**What you need to do:** Reproduce each line of the listing exactly.

**Entries shown:**
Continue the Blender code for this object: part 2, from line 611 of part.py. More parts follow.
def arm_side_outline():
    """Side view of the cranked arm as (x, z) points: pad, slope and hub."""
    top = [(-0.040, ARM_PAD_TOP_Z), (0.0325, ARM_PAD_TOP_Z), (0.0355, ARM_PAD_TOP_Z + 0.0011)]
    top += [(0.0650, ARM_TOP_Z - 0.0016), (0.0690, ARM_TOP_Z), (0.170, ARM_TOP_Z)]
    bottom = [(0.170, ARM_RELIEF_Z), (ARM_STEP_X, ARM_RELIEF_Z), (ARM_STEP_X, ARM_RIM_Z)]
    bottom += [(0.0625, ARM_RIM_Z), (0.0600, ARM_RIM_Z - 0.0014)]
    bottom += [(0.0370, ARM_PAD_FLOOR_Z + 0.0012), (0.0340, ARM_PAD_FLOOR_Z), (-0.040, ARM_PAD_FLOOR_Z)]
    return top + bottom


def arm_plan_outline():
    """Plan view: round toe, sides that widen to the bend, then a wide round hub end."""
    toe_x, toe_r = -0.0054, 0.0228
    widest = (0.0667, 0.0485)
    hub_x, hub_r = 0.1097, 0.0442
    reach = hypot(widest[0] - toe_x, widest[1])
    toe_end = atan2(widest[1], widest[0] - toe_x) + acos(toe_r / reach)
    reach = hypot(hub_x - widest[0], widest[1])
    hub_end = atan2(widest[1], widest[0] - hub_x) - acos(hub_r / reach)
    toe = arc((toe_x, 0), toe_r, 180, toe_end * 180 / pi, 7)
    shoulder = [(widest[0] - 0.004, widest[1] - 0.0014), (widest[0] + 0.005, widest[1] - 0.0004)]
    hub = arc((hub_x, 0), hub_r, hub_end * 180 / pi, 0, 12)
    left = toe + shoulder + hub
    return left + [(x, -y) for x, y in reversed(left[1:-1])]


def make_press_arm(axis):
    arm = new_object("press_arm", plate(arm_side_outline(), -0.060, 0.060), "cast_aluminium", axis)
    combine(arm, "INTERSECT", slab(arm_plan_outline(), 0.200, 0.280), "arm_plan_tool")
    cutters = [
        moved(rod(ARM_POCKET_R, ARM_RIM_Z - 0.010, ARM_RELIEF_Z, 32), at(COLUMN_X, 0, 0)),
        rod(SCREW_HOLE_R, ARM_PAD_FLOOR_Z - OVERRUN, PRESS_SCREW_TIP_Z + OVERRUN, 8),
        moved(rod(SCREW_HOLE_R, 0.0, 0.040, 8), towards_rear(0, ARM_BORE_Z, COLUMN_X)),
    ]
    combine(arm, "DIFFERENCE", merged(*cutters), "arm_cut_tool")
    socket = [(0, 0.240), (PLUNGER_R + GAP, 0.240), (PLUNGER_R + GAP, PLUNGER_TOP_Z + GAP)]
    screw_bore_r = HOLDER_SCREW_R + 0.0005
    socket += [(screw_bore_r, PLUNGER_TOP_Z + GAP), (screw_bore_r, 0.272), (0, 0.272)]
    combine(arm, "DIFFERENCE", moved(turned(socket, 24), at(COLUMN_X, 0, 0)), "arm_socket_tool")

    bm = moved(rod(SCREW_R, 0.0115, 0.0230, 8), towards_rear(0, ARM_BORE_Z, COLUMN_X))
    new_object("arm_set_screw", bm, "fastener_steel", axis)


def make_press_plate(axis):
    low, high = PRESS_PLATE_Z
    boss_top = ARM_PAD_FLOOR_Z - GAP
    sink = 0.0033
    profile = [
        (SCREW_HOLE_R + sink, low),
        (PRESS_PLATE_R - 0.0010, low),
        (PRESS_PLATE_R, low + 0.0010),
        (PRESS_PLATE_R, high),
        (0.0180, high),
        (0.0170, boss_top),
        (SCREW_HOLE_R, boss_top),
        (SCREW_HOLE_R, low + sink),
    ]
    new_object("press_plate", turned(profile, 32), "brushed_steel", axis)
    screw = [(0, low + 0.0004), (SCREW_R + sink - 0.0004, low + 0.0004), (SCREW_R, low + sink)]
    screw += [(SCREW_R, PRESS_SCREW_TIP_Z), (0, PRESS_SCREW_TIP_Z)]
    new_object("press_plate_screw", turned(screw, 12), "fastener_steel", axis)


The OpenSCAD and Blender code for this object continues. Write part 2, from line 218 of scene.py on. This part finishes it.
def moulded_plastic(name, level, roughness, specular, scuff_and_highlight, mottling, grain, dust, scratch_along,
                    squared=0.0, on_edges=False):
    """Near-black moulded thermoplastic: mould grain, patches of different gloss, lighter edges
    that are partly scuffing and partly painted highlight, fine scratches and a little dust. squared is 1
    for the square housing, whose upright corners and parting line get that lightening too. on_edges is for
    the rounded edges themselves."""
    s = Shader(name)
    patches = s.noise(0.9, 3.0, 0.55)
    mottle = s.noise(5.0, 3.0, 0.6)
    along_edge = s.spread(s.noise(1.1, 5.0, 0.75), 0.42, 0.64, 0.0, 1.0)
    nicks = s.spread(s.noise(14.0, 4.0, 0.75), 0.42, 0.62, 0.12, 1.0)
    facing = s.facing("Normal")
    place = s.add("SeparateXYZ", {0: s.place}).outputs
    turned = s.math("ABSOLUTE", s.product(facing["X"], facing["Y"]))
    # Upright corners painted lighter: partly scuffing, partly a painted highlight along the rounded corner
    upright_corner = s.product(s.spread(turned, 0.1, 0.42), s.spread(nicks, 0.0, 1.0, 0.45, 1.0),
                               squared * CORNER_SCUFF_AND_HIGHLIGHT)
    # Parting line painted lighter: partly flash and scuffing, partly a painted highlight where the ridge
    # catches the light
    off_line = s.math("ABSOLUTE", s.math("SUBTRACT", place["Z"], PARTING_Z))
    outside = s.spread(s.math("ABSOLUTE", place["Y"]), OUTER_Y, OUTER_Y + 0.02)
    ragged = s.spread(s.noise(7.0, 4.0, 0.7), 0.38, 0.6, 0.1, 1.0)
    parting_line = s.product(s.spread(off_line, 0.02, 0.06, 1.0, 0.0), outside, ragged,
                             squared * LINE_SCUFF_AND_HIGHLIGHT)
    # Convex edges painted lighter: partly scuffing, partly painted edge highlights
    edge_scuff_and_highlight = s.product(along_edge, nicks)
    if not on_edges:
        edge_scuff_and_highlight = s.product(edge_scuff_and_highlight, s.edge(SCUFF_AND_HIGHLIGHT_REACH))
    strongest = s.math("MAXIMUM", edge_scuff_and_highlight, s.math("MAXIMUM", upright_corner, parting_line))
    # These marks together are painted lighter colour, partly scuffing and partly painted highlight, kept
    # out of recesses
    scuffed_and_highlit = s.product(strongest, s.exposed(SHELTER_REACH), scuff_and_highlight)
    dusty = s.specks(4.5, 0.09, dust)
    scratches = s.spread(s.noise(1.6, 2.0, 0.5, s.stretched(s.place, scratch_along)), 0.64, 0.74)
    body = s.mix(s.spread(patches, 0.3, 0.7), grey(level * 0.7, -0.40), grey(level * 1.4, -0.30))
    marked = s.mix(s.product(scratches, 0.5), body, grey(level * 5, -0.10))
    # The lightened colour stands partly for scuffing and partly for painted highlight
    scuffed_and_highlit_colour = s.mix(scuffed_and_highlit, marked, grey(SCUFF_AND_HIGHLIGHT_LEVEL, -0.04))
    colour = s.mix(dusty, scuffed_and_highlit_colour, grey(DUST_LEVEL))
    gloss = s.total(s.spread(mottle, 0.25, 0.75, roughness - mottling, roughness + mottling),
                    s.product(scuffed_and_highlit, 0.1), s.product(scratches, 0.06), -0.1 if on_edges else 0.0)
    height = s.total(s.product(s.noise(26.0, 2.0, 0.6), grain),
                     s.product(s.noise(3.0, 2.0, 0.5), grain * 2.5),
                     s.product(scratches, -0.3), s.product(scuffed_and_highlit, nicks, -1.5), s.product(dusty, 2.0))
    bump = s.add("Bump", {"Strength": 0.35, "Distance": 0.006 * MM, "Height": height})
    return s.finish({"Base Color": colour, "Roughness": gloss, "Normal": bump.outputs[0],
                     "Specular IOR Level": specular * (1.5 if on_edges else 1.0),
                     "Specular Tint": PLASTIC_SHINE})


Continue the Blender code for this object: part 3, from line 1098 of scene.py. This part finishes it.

**Written answer:**
Continue the Blender code for this object: part 2, from line 611 of part.py. More parts follow.
def arm_side_outline():
    """Side view of the cranked arm as (x, z) points: pad, slope and hub."""
    top = [(-0.040, ARM_PAD_TOP_Z), (0.0325, ARM_PAD_TOP_Z), (0.0355, ARM_PAD_TOP_Z + 0.0011)]
    top += [(0.0650, ARM_TOP_Z - 0.0016), (0.0690, ARM_TOP_Z), (0.170, ARM_TOP_Z)]
    bottom = [(0.170, ARM_RELIEF_Z), (ARM_STEP_X, ARM_RELIEF_Z), (ARM_STEP_X, ARM_RIM_Z)]
    bottom += [(0.0625, ARM_RIM_Z), (0.0600, ARM_RIM_Z - 0.0014)]
    bottom += [(0.0370, ARM_PAD_FLOOR_Z + 0.0012), (0.0340, ARM_PAD_FLOOR_Z), (-0.040, ARM_PAD_FLOOR_Z)]
    return top + bottom


def arm_plan_outline():
    """Plan view: round toe, sides that widen to the bend, then a wide round hub end."""
    toe_x, toe_r = -0.0054, 0.0228
    widest = (0.0667, 0.0485)
    hub_x, hub_r = 0.1097, 0.0442
    reach = hypot(widest[0] - toe_x, widest[1])
    toe_end = atan2(widest[1], widest[0] - toe_x) + acos(toe_r / reach)
    reach = hypot(hub_x - widest[0], widest[1])
    hub_end = atan2(widest[1], widest[0] - hub_x) - acos(hub_r / reach)
    toe = arc((toe_x, 0), toe_r, 180, toe_end * 180 / pi, 7)
    shoulder = [(widest[0] - 0.004, widest[1] - 0.0014), (widest[0] + 0.005, widest[1] - 0.0004)]
    hub = arc((hub_x, 0), hub_r, hub_end * 180 / pi, 0, 12)
    left = toe + shoulder + hub
    return left + [(x, -y) for x, y in reversed(left[1:-1])]


def make_press_arm(axis):
    arm = new_object("press_arm", plate(arm_side_outline(), -0.060, 0.060), "cast_aluminium", axis)
    combine(arm, "INTERSECT", slab(arm_plan_outline(), 0.200, 0.280), "arm_plan_tool")
    cutters = [
        moved(rod(ARM_POCKET_R, ARM_RIM_Z - 0.010, ARM_RELIEF_Z, 32), at(COLUMN_X, 0, 0)),
        rod(SCREW_HOLE_R, ARM_PAD_FLOOR_Z - OVERRUN, PRESS_SCREW_TIP_Z + OVERRUN, 8),
        moved(rod(SCREW_HOLE_R, 0.0, 0.040, 8), towards_rear(0, ARM_BORE_Z, COLUMN_X)),
    ]
    combine(arm, "DIFFERENCE", merged(*cutters), "arm_cut_tool")
    socket = [(0, 0.240), (PLUNGER_R + GAP, 0.240), (PLUNGER_R + GAP, PLUNGER_TOP_Z + GAP)]
    screw_bore_r = HOLDER_SCREW_R + 0.0005
    socket += [(screw_bore_r, PLUNGER_TOP_Z + GAP), (screw_bore_r, 0.272), (0, 0.272)]
    combine(arm, "DIFFERENCE", moved(turned(socket, 24), at(COLUMN_X, 0, 0)), "arm_socket_tool")

    bm = moved(rod(SCREW_R, 0.0115, 0.0230, 8), towards_rear(0, ARM_BORE_Z, COLUMN_X))
    new_object("arm_set_screw", bm, "fastener_steel", axis)


def make_press_plate(axis):
    low, high = PRESS_PLATE_Z
    boss_top = ARM_PAD_FLOOR_Z - GAP
    sink = 0.0033
    profile = [
        (SCREW_HOLE_R + sink, low),
        (PRESS_PLATE_R - 0.0010, low),
        (PRESS_PLATE_R, low + 0.0010),
        (PRESS_PLATE_R, high),
        (0.0180, high),
        (0.0170, boss_top),
        (SCREW_HOLE_R, boss_top),
        (SCREW_HOLE_R, low + sink),
    ]
    new_object("press_plate", turned(profile, 32), "brushed_steel", axis)
    screw = [(0, low + 0.0004), (SCREW_R + sink - 0.0004, low + 0.0004), (SCREW_R, low + sink)]
    screw += [(SCREW_R, PRESS_SCREW_TIP_Z), (0, PRESS_SCREW_TIP_Z)]
    new_object("press_plate_screw", turned(screw, 12), "fastener_steel", axis)


The OpenSCAD and Blender code for this object continues. Write part 2, from line 218 of scene.py on. This part finishes it.
def moulded_plastic(name, level, roughness, specular, scuff_and_highlight, mottling, grain, dust, scratch_along,
                    squared=0.0, on_edges=False):
    """Near-black moulded thermoplastic: mould grain, patches of different gloss, lighter edges
    that are partly scuffing and partly painted highlight, fine scratches and a little dust. squared is 1
    for the square housing, whose upright corners and parting line get that lightening too. on_edges is for
    the rounded edges themselves."""
    s = Shader(name)
    patches = s.noise(0.9, 3.0, 0.55)
    mottle = s.noise(5.0, 3.0, 0.6)
    along_edge = s.spread(s.noise(1.1, 5.0, 0.75), 0.42, 0.64, 0.0, 1.0)
    nicks = s.spread(s.noise(14.0, 4.0, 0.75), 0.42, 0.62, 0.12, 1.0)
    facing = s.facing("Normal")
    place = s.add("SeparateXYZ", {0: s.place}).outputs
    turned = s.math("ABSOLUTE", s.product(facing["X"], facing["Y"]))
    # Upright corners painted lighter: partly scuffing, partly a painted highlight along the rounded corner
    upright_corner = s.product(s.spread(turned, 0.1, 0.42), s.spread(nicks, 0.0, 1.0, 0.45, 1.0),
                               squared * CORNER_SCUFF_AND_HIGHLIGHT)
    # Parting line painted lighter: partly flash and scuffing, partly a painted highlight where the ridge
    # catches the light
    off_line = s.math("ABSOLUTE", s.math("SUBTRACT", place["Z"], PARTING_Z))
    outside = s.spread(s.math("ABSOLUTE", place["Y"]), OUTER_Y, OUTER_Y + 0.02)
    ragged = s.spread(s.noise(7.0, 4.0, 0.7), 0.38, 0.6, 0.1, 1.0)
    parting_line = s.product(s.spread(off_line, 0.02, 0.06, 1.0, 0.0), outside, ragged,
                             squared * LINE_SCUFF_AND_HIGHLIGHT)
    # Convex edges painted lighter: partly scuffing, partly painted edge highlights
    edge_scuff_and_highlight = s.product(along_edge, nicks)
    if not on_edges:
        edge_scuff_and_highlight = s.product(edge_scuff_and_highlight, s.edge(SCUFF_AND_HIGHLIGHT_REACH))
    strongest = s.math("MAXIMUM", edge_scuff_and_highlight, s.math("MAXIMUM", upright_corner, parting_line))
    # These marks together are painted lighter colour, partly scuffing and partly painted highlight, kept
    # out of recesses
    scuffed_and_highlit = s.product(strongest, s.exposed(SHELTER_REACH), scuff_and_highlight)
    dusty = s.specks(4.5, 0.09, dust)
    scratches = s.spread(s.noise(1.6, 2.0, 0.5, s.stretched(s.place, scratch_along)), 0.64, 0.74)
    body = s.mix(s.spread(patches, 0.3, 0.7), grey(level * 0.7, -0.40), grey(level * 1.4, -0.30))
    marked = s.mix(s.product(scratches, 0.5), body, grey(level * 5, -0.10))
    # The lightened colour stands partly for scuffing and partly for painted highlight
    scuffed_and_highlit_colour = s.mix(scuffed_and_highlit, marked, grey(SCUFF_AND_HIGHLIGHT_LEVEL, -0.04))
    colour = s.mix(dusty, scuffed_and_highlit_colour, grey(DUST_LEVEL))
    gloss = s.total(s.spread(mottle, 0.25, 0.75, roughness - mottling, roughness + mottling),
                    s.product(scuffed_and_highlit, 0.1), s.product(scratches, 0.06), -0.1 if on_edges else 0.0)
    height = s.total(s.product(s.noise(26.0, 2.0, 0.6), grain),
                     s.product(s.noise(3.0, 2.0, 0.5), grain * 2.5),
                     s.product(scratches, -0.3), s.product(scuffed_and_highlit, nicks, -1.5), s.product(dusty, 2.0))
    bump = s.add("Bump", {"Strength": 0.35, "Distance": 0.006 * MM, "Height": height})
    return s.finish({"Base Color": colour, "Roughness": gloss, "Normal": bump.outputs[0],
                     "Specular IOR Level": specular * (1.5 if on_edges else 1.0),
                     "Specular Tint": PLASTIC_SHINE})


Continue the Blender code for this object: part 3, from line 1098 of scene.py. This part finishes it.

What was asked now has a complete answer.